Late 18th to 20th century
In the Neoclassical period, no basic changes took place in chair forms, but legs became straight and dimensions lighter. Backs in the shape of classical vases replaced the fanciful outlines of the Rococo period. Around 1800, freely executed imitations of Greek and Roman chairs of the klismos type, with curved legs and backrest, appeared. French chairs of the Empire period, executed in dark mahogany and embellished with ornate bronze mounts, created a ponderous effect.

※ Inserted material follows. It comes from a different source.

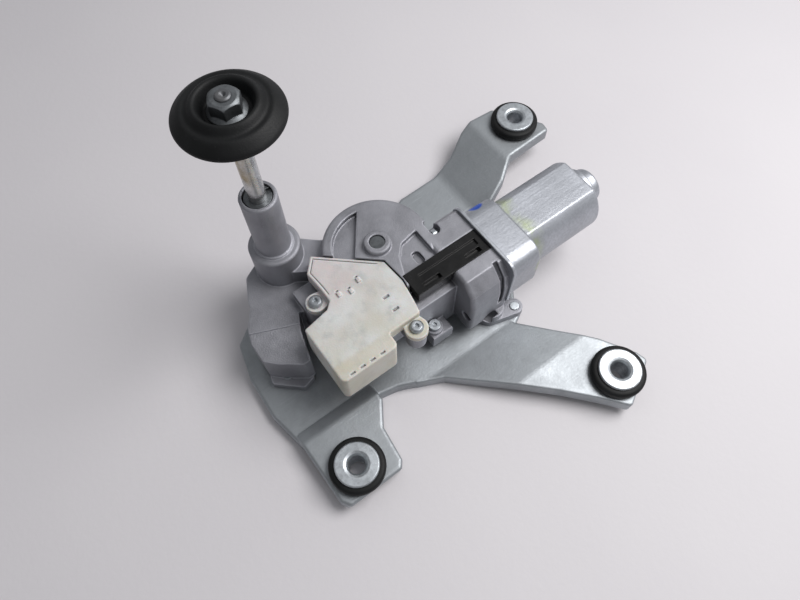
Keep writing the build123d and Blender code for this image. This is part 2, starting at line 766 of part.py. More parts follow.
def end_softened(solid, radius):
    """Solid with the edge of its far end along X rounded."""
    return fillet(solid.faces().sort_by(Axis.X)[-1].edges(), radius)


def motor_can():
    """Drawn steel can: flange, wide mouth, flatted barrel and stepped end boss."""
    x0 = can_start + can_flange
    can = end_softened(can_section(can_half_width, can_half_height, x0, can_end), 1.6)
    can = can + end_softened(Pos(0, -1.2, 0) * soft_box_x(21.6, 16.4, 9.0, x0, 102.0), 1.4)
    can = can + soft_box_x(23.4, 18.0, 6.0, can_start, x0)
    can = can + end_softened(bar_x(end_step_r, can_end - 1, can_end + end_step_length), 1.2)
    can = can + end_softened(bar_x(end_boss_r, can_end, can_end + end_boss_length - 1.4), 1.8)
    can = can + end_softened(bar_x(5.6, can_end, can_end + end_boss_length), 0.8)
    inner = can_section(can_half_width - can_wall, can_half_height - can_wall, x0 - 4, can_end - 1.4)
    can = can - inner
    can = can - Pos(0, -1.2, 0) * soft_box_x(20.1, 14.9, 7.5, x0, 100.4)
    can = can - bar_x(end_step_r - can_wall, can_end - 3, can_end + end_step_length - can_wall)
    can = can - bar_x(7.0, can_end - 3, can_end + 5)
    for y, z in can_screws_at:
        can = can - bar_x(can_screw_r, can_start - 1, x0 + 0.01, y, z)
    return can


def magnet(side):
    """Curved ferrite magnet on one side of the can."""
    shell = bar_x(17.2, 101.5, 137) - bar_x(13.3, 90, 150)
    wing = block(90, 150, motor_y + 6, motor_y + 30, motor_z - 11.5, motor_z + 11.5)
    piece = shell & wing
    return piece if side > 0 else mirror(piece, Plane((0, motor_y, 0), z_dir=(0, 1, 0)))


def bush_x(outer, x0, x1):
    return bar_x(outer, x0, x1) - bar_x(armature_r + 0.04, x0 - 1, x1 + 1)


def brush_box(side):
    """Guide for one carbon brush, standing on the card."""
    near = motor_y + side * 8.8
    far = motor_y + side * 16.6
    box = block(74.9, 80.8, min(near, far), max(near, far), motor_z - 3.5, motor_z + 3.5)
    inner_near = motor_y + side * 8.0
    inner_far = motor_y + side * 15.7
    well = block(
        75.1, 79.9, min(inner_near, inner_far), max(inner_near, inner_far),
        motor_z - 2.6, motor_z + 2.6,
    )
    return box, well


def brush_holder():
    """Black moulding: the brush card in the motor end and its strip to the contact module."""
    card = bar_x(brush_bore_r - 0.2, 72.4, 75) - bar_x(8.6, 70, 80)
    half = brush_bore_half - 0.2
    card = card & block(70, 82, -90, 0, motor_z - half, motor_z + half)
    for side in (1, -1):
        box, well = brush_box(side)
        card = card + (box & bar_x(brush_bore_r - 0.2, 70, 90)) - well
    strip = block(*strip_x, *strip_y, *strip_z)
    strip = strip - block(strip_x[0] + 6, strip_x[1] - 3, -57.5, -54.0, strip_z[1] - 1.2, 60)
    strip = strip - block(strip_x[0] + 5, strip_x[0] + 15, -61.4, -58.8, strip_z[1] - 2.4, 60)
    strip = strip - block(strip_x[1] - 13, strip_x[1] - 4, -61.4, -58.8, strip_z[1] - 2.4, 60)
    return card + strip


def brush(side):
    """Carbon brush, just clear of the commutator."""
    near = motor_y + side * 7.25
    far = motor_y + side * 12.9
    return block(75.2, 79.8, min(near, far), max(near, far), motor_z - 2.5, motor_z + 2.5)


def brush_springs():
    """Coil springs behind the brushes."""
    springs = []
    for side in (1, -1):
        helix = Helix(0.8, 2.0, 1.7)
        section = Plane(origin=helix @ 0, z_dir=helix % 0) * Circle(0.28)
        coil = sweep(section, path=helix, is_frenet=True)
        turn = Rot(-90 * side, 0, 0)
        springs.append(Pos(77.5, motor_y + side * 13.3, motor_z) * turn * coil)
    return springs


def can_screws():
    """Screws from the gearbox side into the can's flange."""
    seat = can_screw_seat
    return [
        bar_x(can_screw_head_r, seat - 2.4, seat, y, z)
        + bar_x(can_screw_r, seat, can_start + can_flange, y, z)
        for y, z in can_screws_at
    ]


# ---------------------------------------------------------------- contact module
blade_x = [-6.5, -1.1, 4.3, 9.7]
blade_y = (-67.0, -66.2)
blade_z = (47.4, 48.2)
socket = (-10.6, 15.5, -74.6, -58.5, 29.0, 48.6)
terminal_loops = [(10.4, -39.0), (15.9, -40.9), (21.9, -38.0)]
rivet_slots_y = (-53.9, -61.6)


def module_face():
    """Plan outline of the module, its two front corners well rounded."""
    face = make_face(Polyline(*module_outline, close=True).edges())
    face = fillet([v for v in face.vertices() if v.Y < connector_y[0] + 0.1], 2.6)
    return fillet([v for v in face.vertices() if v.Y > -70], 0.9)


def module_shell():
    """Cover slab and connector in one, with a softened upper edge."""
    face = module_face()
    slab = Pos(0, 0, module_bottom) * extrude(face, module_top - module_bottom)
    front = Pos(connector_x[1] - 20, connector_y[1] - 20) * Rectangle(40, 40)
    plug = Pos(0, 0, connector_z[0]) * extrude(face & front, connector_z[1] - connector_z[0])
    shell = slab + plug
    shell = fillet(shell.faces().sort_by(Axis.Z)[-1].edges(), 0.7)
    inside = offset(make_face(Polyline(*module_outline, close=True).edges()), -1.6)
    back = inside - front
    return shell - Pos(0, 0, module_bottom - 1) * extrude(back, module_top - module_bottom - 0.8)


def module_marks():
    """Shallow slots and grooves moulded in the module's top."""
    face = module_face()
    ring = offset(face, -1.3) - offset(face, -1.9)
    top_end = Pos(20, -26) * Rectangle(60, 22)
    marks = Pos(0, 0, module_top - 0.4) * extrude(ring & top_end, 1)
    for x in blade_x:
        marks = marks + block(x - 1.3, x + 1.3, -76.0, -75.1, module_top - 0.8, 53)
    for x, y in terminal_loops:
        marks = marks + block(x - 0.7, x + 0.7, y + 0.5, y + 1.6, module_top - 0.9, 53)
    for y in rivet_slots_y:
        marks = marks + block(25.4, 28.8, y - 0.7, y + 0.7, module_top - 0.7, 53)
    return marks


def module_body():
    """White moulded module: cover over the gearbox opening and the cable connector."""
    body = module_shell() - block(*socket)
    for x in blade_x:
        body = body - block(x - 1.2, x + 1.2, -59, -44, blade_z[0] - 0.1, blade_z[1] + 0.1)
    tabs = [(0.0, -35.0, 4.9, 8.0, -35.0), (30.2, -73.5, 5.6, 30.0, -66.0)]
    for x, y, r, to_x, to_y in tabs:
        face = hull_of([(x, y, r), (to_x, to_y, 3.6)])
        body = body + Pos(0, 0, module_bottom) * extrude(face, module_tab)
    for x, y in terminal_loops:
        body = body + block(x - 0.9, x + 0.9, y - 2.2, y + 0.4, module_top - 0.5, module_top + 0.9)
    body = body - module_marks()
    for x, y in module_posts:
        body = body - rod(2.1, 40, 60, x, y)
    return body


def contact_board():
    """Contact carrier inside the module."""
    outline = [(12.2, -26), (31, -41.5), (32, -51), (30.5, -62), (20, -63), (19.4, -44), (12.2, -41)]
    return prism(outline, 45.6, 46.8, 1.0)


def contact_fingers():
    """Spring fingers that wipe the switching ring on the wheel."""
    fingers = []
    for x, y in ((27.5, -36.0), (26.0, -39.2), (24.4, -42.4)):
        blade = block(x - 0.6, x + 0.6, y - 1.0, y + 1.0, 41.6, 45.6)
        foot = block(x - 0.6, x + 2.4, y - 1.0, y + 1.0, wheel_z1 + 0.6, 41.6)
        fingers.append(blade + foot)
    return fingers


def connector_terminals():
    """Flat blades that hang in the connector's socket, each led back into the module."""
    blades = []
    for x in blade_x:
        hanging = block(x - 1.1, x + 1.1, *blade_y, 34.0, blade_z[1])
        leading = block(x - 1.1, x + 1.1, blade_y[0], -44.8, *blade_z)
        blades.append(hanging + leading)
    return blades


def module_screws():
    """Pan-head screws that hold the module on its posts."""
    seat = module_bottom + module_tab
    screws = []
    for x, y in module_posts:
        head = turned([(0, seat), (3.3, seat), (3.3, seat + 1.4), (2.4, seat + 2.3), (0, seat + 2.3)])
        recess = RegularPolygon(1.3, 6)
        head = head - Pos(0, 0, seat + 1.0) * extrude(recess, 3)
        screws.append(Pos(x, y, 0) * (head + rod(1.58, 37, seat)))
    return screws


def ground_screw():
    """Small screw in the earth boss beside the worm tunnel."""
    x, y = ground_screw_at
    head = rod(3.0, 22, 24.2, x, y) - Pos(x, y, 23.2) * extrude(RegularPolygon(1.2, 6), 3)
    return head + rod(1.58, 15, 22, x, y)


def export_all(pieces):
    """Moves every piece so that the whole box is centred on the origin and stands on z 0."""
    solids = {
        name: Compound(children=shape) if isinstance(shape, list) else shape
        for name, shape in pieces.items()
    }
    boxes = [shape.bounding_box() for shape in solids.values()]
    low_x = min(b.min.X for b in boxes)
    high_x = max(b.max.X for b in boxes)
    low_y = min(b.min.Y for b in boxes)
    high_y = max(b.max.Y for b in boxes)
    low_z = min(b.min.Z for b in boxes)
    shift = Pos(-(low_x + high_x) / 2, -(low_y + high_y) / 2, -low_z)
    os.makedirs("parts", exist_ok=True)
    for name, shape in solids.items():
        export_step(shift * shape, f"parts/{name}.step")


export_all({
    "bracket": bracket(),
    "gear_housing": gear_housing(),
    "cover_plate": cover_plate(),
    "cover_screws": cover_screws(),
    "bracket_screws": bracket_screws(),
    "pinion": pinion(),
    "sector_arm": sector_arm(),
    "link_plate": link_plate(),
    "sector_pin": sector_pin(),
    "output_shaft": output_shaft(),
    "shaft_circlip": shaft_circlip(),
    "tower_washer": tube(tower_mouth_r - 0.2, shaft_r + 0.1, tower_mouth_floor + 0.1, 90.9),
    "upper_bush": tube(bush_seat_r - 0.02, shaft_r + 0.04, 78.1, tower_mouth_floor - 0.1),
    "lower_bush": tube(bush_seat_r - 0.02, shaft_r + 0.04, 31.4, 42.9),
    "thrust_washer": tube(7.4, shaft_r + 0.1, 29.2, 31.0),
    "rubber_seal": rubber_seal(),
    "shaft_nut": shaft_nut(),
    "worm_wheel": worm_wheel(),
    "contact_disc": contact_disc(),
    "crank_pin": crank_pin(),
    "axle_pin": axle_pin(),
    "armature_shaft": armature_shaft(),
    "armature_core": armature_core(),
    "windings": windings(),
    "commutator": commutator(),
    "motor_can": motor_can(),
    "magnet_left": magnet(1),
    "magnet_right": magnet(-1),
    "can_bush": bush_x(6.98, can_end - 0.5, can_end + 4.4),
    "worm_bush": bush_x(end_bore_r - 0.02, 22.4, 28.6),
    "middle_bush": bush_x(middle_bore_r - 0.02, 54, 60.5),
    "thrust_piece": bar_x(end_bore_r - 0.1, 21.02, 22.1),
    "brush_holder": brush_holder(),
    "brush_left": brush(1),
    "brush_right": brush(-1),
    "brush_springs": brush_springs(),
    "can_screws": can_screws(),
    "module_body": module_body(),
    "contact_board": contact_board(),
    "contact_fingers": contact_fingers(),
    "connector_terminals": connector_terminals(),
    "module_screws": module_screws(),
    "ground_screw": ground_screw(),
    "grommet_left": grommet(*collar_one, arm_one_top),
    "grommet_right": grommet(*collar_two, arm_two_top),
    "grommet_rear": grommet(*collar_three, arm_three_top),
    "collar_left": collar(*collar_one, arm_one_top),
    "collar_right": collar(*collar_two, arm_two_top),
    "collar_rear": collar(*collar_three, arm_three_top),
})
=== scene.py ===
import bpy
import bmesh
import math
from mathutils import Matrix, Vector


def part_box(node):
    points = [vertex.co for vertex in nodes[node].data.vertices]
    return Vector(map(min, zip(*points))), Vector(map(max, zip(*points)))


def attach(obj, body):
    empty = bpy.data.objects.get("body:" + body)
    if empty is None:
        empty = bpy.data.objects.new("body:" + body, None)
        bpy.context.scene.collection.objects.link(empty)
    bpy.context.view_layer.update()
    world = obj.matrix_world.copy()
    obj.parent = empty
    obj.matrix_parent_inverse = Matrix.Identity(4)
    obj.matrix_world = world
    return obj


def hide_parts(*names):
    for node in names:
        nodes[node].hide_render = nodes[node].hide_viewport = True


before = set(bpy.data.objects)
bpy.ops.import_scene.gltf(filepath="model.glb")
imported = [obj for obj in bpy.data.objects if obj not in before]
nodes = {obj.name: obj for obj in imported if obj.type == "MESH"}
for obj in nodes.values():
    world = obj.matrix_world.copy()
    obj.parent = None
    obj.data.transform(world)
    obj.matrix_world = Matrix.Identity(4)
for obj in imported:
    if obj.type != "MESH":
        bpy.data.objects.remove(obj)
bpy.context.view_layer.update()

# Blender works in metres. A noise scale of 100 gives marks about a hundredth of a metre across.
mm = 0.001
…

In cheaper styles of inferior workmanship, bourgeois chairs of the 19th century carried on the traditions of the 17th and 18th centuries. The only real innovations were the bentwood (wood that has been bent and shaped) chairs in beech that became popular all over the world and were still made in the 20th century. Around 1900 the continental Art Nouveau and Jugendstil styles (French and German styles characterized by organic foliate forms, sinuous lines, and non-geometric forms), and the Arts and Crafts movement in England (established by the English poet and decorator William Morris to reintroduce idealized standards of medieval craftsmanship), gave rise to original chair designs by Eugène Gaillard in France, Henry van de Velde in Belgium, Josef Hoffman in Austria, Antonio Gaudí in Spain, and Charles Rennie Mackintosh in Scotland. These new furniture styles did not exercise wide, let alone decisive, influence. The Art Nouveau chairs designed by the French architect Hector Guimard, for example, are collector’s pieces, but his name is known to a broader public only because of his fanciful entrances to the Paris Métro.
Modern
After World War I, the Bauhaus school in Germany became a creative centre for revolutionary thinking, resulting, for example, in tubular steel chairs designed by the architects Marcel Breuer, Ludwig Mies van der Rohe, and others. During World War II, the aircraft industry accelerated the development of laminated wood and molded plastic furniture. The dominant chair forms of this period go back to designs by Alvar Aalto, Bruno Mathsson, and Charles and Ray Eames. Rapid technical developments, in conjunction with an ever-increasing interest in human-factors engineering, or ergonomics, purport that completely new chair forms will probably be evolved in the future.